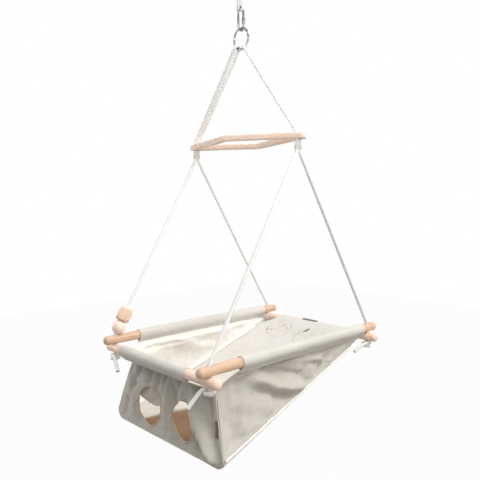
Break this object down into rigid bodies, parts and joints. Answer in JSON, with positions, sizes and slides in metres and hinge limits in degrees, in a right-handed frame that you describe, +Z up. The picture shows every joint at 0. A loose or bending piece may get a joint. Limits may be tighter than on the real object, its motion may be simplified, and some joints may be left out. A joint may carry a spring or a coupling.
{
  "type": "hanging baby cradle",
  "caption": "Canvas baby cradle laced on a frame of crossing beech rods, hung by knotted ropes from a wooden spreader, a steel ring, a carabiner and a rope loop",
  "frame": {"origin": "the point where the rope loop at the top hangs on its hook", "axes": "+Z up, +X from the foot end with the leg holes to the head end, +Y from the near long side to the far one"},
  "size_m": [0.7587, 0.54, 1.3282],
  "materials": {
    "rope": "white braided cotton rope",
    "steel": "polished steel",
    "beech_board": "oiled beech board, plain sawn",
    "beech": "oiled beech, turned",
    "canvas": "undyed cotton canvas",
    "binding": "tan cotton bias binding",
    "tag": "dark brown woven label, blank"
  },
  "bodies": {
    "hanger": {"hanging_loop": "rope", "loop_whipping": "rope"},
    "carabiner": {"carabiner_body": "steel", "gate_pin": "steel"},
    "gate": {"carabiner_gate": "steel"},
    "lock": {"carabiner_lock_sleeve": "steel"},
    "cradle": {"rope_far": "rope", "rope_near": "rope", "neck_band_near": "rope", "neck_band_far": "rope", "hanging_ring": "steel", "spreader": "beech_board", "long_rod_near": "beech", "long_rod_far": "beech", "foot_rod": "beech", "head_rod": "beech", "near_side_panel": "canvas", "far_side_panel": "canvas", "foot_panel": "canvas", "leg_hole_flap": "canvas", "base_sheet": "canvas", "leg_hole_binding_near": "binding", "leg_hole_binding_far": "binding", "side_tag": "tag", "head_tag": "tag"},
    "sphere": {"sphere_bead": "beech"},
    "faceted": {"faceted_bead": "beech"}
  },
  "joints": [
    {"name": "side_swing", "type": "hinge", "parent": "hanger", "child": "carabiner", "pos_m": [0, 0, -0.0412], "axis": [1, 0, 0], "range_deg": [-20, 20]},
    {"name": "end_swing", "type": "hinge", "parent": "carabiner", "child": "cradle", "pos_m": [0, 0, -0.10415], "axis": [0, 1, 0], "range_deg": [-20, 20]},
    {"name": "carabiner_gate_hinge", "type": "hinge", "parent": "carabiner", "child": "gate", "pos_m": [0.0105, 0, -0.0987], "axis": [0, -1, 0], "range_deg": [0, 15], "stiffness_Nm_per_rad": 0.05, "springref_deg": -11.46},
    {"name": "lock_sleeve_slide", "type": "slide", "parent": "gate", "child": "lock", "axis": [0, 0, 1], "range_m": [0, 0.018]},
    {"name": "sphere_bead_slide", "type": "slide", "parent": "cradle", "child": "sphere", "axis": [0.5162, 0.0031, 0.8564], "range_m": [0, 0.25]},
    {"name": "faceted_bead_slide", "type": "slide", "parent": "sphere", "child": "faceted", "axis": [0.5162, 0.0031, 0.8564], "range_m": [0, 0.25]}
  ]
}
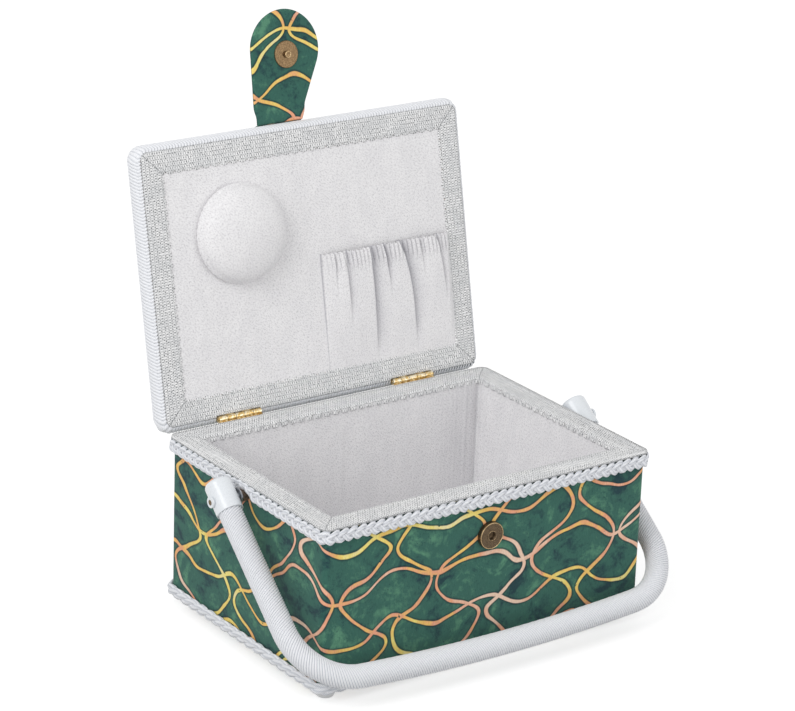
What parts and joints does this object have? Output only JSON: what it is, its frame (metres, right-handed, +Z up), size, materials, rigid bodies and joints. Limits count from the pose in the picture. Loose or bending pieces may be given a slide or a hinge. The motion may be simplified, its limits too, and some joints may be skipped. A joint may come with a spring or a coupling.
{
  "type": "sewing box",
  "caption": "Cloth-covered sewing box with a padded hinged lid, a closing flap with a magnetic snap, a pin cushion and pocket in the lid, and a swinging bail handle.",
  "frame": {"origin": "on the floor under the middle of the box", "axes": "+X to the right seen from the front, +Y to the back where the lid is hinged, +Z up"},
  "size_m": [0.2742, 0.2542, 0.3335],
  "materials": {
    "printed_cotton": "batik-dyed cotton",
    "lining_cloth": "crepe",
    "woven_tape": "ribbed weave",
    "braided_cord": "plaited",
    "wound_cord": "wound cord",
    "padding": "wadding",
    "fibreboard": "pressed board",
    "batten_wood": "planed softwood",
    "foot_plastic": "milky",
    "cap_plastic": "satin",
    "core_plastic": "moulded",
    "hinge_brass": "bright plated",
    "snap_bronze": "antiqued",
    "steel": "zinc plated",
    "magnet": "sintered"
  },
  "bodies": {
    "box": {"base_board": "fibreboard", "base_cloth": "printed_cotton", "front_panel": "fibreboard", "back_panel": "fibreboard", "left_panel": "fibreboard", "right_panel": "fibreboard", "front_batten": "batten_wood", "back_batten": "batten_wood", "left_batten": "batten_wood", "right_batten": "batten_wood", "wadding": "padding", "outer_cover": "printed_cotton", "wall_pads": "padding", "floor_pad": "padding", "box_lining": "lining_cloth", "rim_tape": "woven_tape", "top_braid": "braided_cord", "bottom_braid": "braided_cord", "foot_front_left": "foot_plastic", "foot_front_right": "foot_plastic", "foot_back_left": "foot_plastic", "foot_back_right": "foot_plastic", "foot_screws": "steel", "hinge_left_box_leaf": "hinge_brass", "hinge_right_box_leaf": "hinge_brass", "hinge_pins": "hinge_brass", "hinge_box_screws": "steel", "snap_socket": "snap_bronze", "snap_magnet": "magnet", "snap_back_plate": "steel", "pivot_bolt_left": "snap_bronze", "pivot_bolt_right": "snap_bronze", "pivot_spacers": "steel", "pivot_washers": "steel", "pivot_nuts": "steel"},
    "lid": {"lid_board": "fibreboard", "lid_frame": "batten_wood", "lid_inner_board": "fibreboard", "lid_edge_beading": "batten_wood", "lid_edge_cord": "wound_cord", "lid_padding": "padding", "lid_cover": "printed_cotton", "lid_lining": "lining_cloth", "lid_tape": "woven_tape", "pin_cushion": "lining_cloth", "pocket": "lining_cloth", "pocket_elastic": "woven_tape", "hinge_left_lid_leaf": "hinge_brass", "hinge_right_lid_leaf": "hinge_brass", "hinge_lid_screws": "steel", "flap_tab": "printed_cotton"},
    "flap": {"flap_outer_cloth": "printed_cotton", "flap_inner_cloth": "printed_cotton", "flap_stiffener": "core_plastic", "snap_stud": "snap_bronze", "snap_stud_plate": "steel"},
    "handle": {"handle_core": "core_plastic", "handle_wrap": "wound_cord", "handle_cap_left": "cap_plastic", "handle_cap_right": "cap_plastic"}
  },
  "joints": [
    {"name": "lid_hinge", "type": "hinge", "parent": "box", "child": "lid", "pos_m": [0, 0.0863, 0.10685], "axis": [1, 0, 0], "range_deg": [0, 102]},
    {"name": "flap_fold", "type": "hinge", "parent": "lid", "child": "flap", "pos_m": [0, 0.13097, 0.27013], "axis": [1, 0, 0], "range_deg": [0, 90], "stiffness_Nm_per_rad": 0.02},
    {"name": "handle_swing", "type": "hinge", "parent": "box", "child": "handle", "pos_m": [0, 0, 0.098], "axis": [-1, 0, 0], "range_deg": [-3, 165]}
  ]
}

--------------------------------------------------

Copy out the data shown above without altering anything.

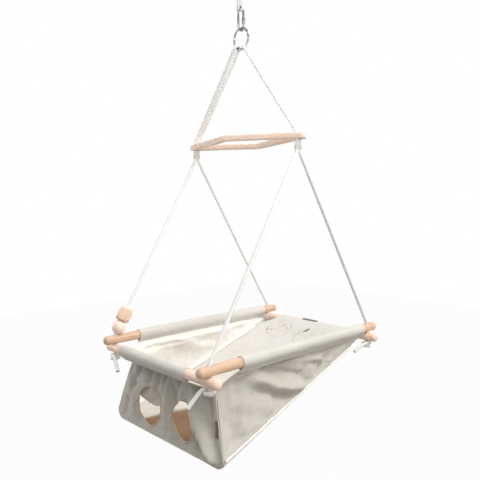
Break this object down into rigid bodies, parts and joints. Answer in JSON, with positions, sizes and slides in metres and hinge limits in degrees, in a right-handed frame that you describe, +Z up. The picture shows every joint at 0. A loose or bending piece may get a joint. Limits may be tighter than on the real object, its motion may be simplified, and some joints may be left out. A joint may carry a spring or a coupling.
{
  "type": "hanging baby cradle",
  "caption": "Canvas baby cradle laced on a frame of crossing beech rods, hung by knotted ropes from a wooden spreader, a steel ring, a carabiner and a rope loop",
  "frame": {"origin": "the point where the rope loop at the top hangs on its hook", "axes": "+Z up, +X from the foot end with the leg holes to the head end, +Y from the near long side to the far one"},
  "size_m": [0.7587, 0.54, 1.3282],
  "materials": {
    "rope": "white braided cotton rope",
    "steel": "polished steel",
    "beech_board": "oiled beech board, plain sawn",
    "beech": "oiled beech, turned",
    "canvas": "undyed cotton canvas",
    "binding": "tan cotton bias binding",
    "tag": "dark brown woven label, blank"
  },
  "bodies": {
    "hanger": {"hanging_loop": "rope", "loop_whipping": "rope"},
    "carabiner": {"carabiner_body": "steel", "gate_pin": "steel"},
    "gate": {"carabiner_gate": "steel"},
    "lock": {"carabiner_lock_sleeve": "steel"},
    "cradle": {"rope_far": "rope", "rope_near": "rope", "neck_band_near": "rope", "neck_band_far": "rope", "hanging_ring": "steel", "spreader": "beech_board", "long_rod_near": "beech", "long_rod_far": "beech", "foot_rod": "beech", "head_rod": "beech", "near_side_panel": "canvas", "far_side_panel": "canvas", "foot_panel": "canvas", "leg_hole_flap": "canvas", "base_sheet": "canvas", "leg_hole_binding_near": "binding", "leg_hole_binding_far": "binding", "side_tag": "tag", "head_tag": "tag"},
    "sphere": {"sphere_bead": "beech"},
    "faceted": {"faceted_bead": "beech"}
  },
  "joints": [
    {"name": "side_swing", "type": "hinge", "parent": "hanger", "child": "carabiner", "pos_m": [0, 0, -0.0412], "axis": [1, 0, 0], "range_deg": [-20, 20]},
    {"name": "end_swing", "type": "hinge", "parent": "carabiner", "child": "cradle", "pos_m": [0, 0, -0.10415], "axis": [0, 1, 0], "range_deg": [-20, 20]},
    {"name": "carabiner_gate_hinge", "type": "hinge", "parent": "carabiner", "child": "gate", "pos_m": [0.0105, 0, -0.0987], "axis": [0, -1, 0], "range_deg": [0, 15], "stiffness_Nm_per_rad": 0.05, "springref_deg": -11.46},
    {"name": "lock_sleeve_slide", "type": "slide", "parent": "gate", "child": "lock", "axis": [0, 0, 1], "range_m": [0, 0.018]},
    {"name": "sphere_bead_slide", "type": "slide", "parent": "cradle", "child": "sphere", "axis": [0.5162, 0.0031, 0.8564], "range_m": [0, 0.25]},
    {"name": "faceted_bead_slide", "type": "slide", "parent": "sphere", "child": "faceted", "axis": [0.5162, 0.0031, 0.8564], "range_m": [0, 0.25]}
  ]
}
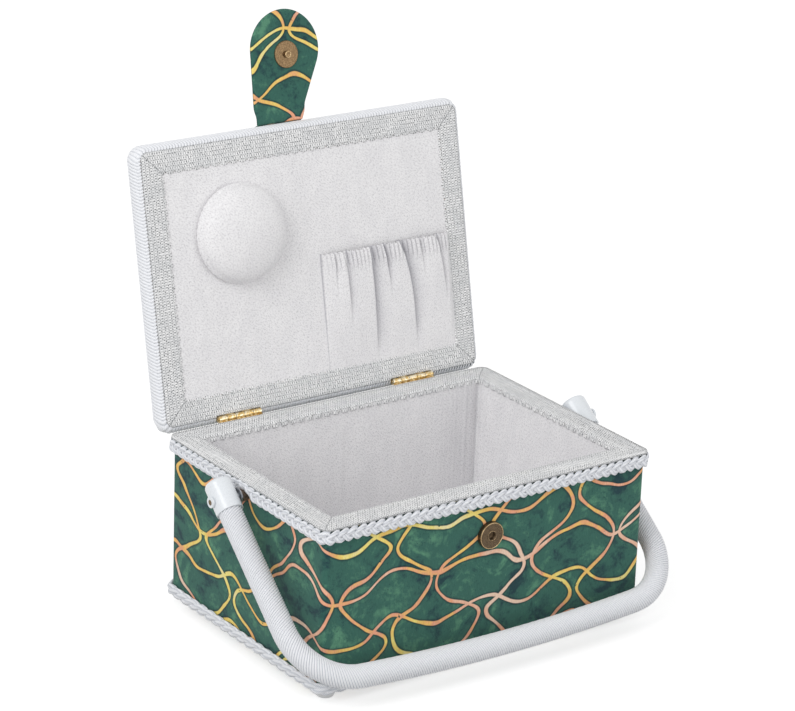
What parts and joints does this object have? Output only JSON: what it is, its frame (metres, right-handed, +Z up), size, materials, rigid bodies and joints. Limits count from the pose in the picture. Loose or bending pieces may be given a slide or a hinge. The motion may be simplified, its limits too, and some joints may be skipped. A joint may come with a spring or a coupling.
{
  "type": "sewing box",
  "caption": "Cloth-covered sewing box with a padded hinged lid, a closing flap with a magnetic snap, a pin cushion and pocket in the lid, and a swinging bail handle.",
  "frame": {"origin": "on the floor under the middle of the box", "axes": "+X to the right seen from the front, +Y to the back where the lid is hinged, +Z up"},
  "size_m": [0.2742, 0.2542, 0.3335],
  "materials": {
    "printed_cotton": "batik-dyed cotton",
    "lining_cloth": "crepe",
    "woven_tape": "ribbed weave",
    "braided_cord": "plaited",
    "wound_cord": "wound cord",
    "padding": "wadding",
    "fibreboard": "pressed board",
    "batten_wood": "planed softwood",
    "foot_plastic": "milky",
    "cap_plastic": "satin",
    "core_plastic": "moulded",
    "hinge_brass": "bright plated",
    "snap_bronze": "antiqued",
    "steel": "zinc plated",
    "magnet": "sintered"
  },
  "bodies": {
    "box": {"base_board": "fibreboard", "base_cloth": "printed_cotton", "front_panel": "fibreboard", "back_panel": "fibreboard", "left_panel": "fibreboard", "right_panel": "fibreboard", "front_batten": "batten_wood", "back_batten": "batten_wood", "left_batten": "batten_wood", "right_batten": "batten_wood", "wadding": "padding", "outer_cover": "printed_cotton", "wall_pads": "padding", "floor_pad": "padding", "box_lining": "lining_cloth", "rim_tape": "woven_tape", "top_braid": "braided_cord", "bottom_braid": "braided_cord", "foot_front_left": "foot_plastic", "foot_front_right": "foot_plastic", "foot_back_left": "foot_plastic", "foot_back_right": "foot_plastic", "foot_screws": "steel", "hinge_left_box_leaf": "hinge_brass", "hinge_right_box_leaf": "hinge_brass", "hinge_pins": "hinge_brass", "hinge_box_screws": "steel", "snap_socket": "snap_bronze", "snap_magnet": "magnet", "snap_back_plate": "steel", "pivot_bolt_left": "snap_bronze", "pivot_bolt_right": "snap_bronze", "pivot_spacers": "steel", "pivot_washers": "steel", "pivot_nuts": "steel"},
    "lid": {"lid_board": "fibreboard", "lid_frame": "batten_wood", "lid_inner_board": "fibreboard", "lid_edge_beading": "batten_wood", "lid_edge_cord": "wound_cord", "lid_padding": "padding", "lid_cover": "printed_cotton", "lid_lining": "lining_cloth", "lid_tape": "woven_tape", "pin_cushion": "lining_cloth", "pocket": "lining_cloth", "pocket_elastic": "woven_tape", "hinge_left_lid_leaf": "hinge_brass", "hinge_right_lid_leaf": "hinge_brass", "hinge_lid_screws": "steel", "flap_tab": "printed_cotton"},
    "flap": {"flap_outer_cloth": "printed_cotton", "flap_inner_cloth": "printed_cotton", "flap_stiffener": "core_plastic", "snap_stud": "snap_bronze", "snap_stud_plate": "steel"},
    "handle": {"handle_core": "core_plastic", "handle_wrap": "wound_cord", "handle_cap_left": "cap_plastic", "handle_cap_right": "cap_plastic"}
  },
  "joints": [
    {"name": "lid_hinge", "type": "hinge", "parent": "box", "child": "lid", "pos_m": [0, 0.0863, 0.10685], "axis": [1, 0, 0], "range_deg": [0, 102]},
    {"name": "flap_fold", "type": "hinge", "parent": "lid", "child": "flap", "pos_m": [0, 0.13097, 0.27013], "axis": [1, 0, 0], "range_deg": [0, 90], "stiffness_Nm_per_rad": 0.02},
    {"name": "handle_swing", "type": "hinge", "parent": "box", "child": "handle", "pos_m": [0, 0, 0.098], "axis": [-1, 0, 0], "range_deg": [-3, 165]}
  ]
}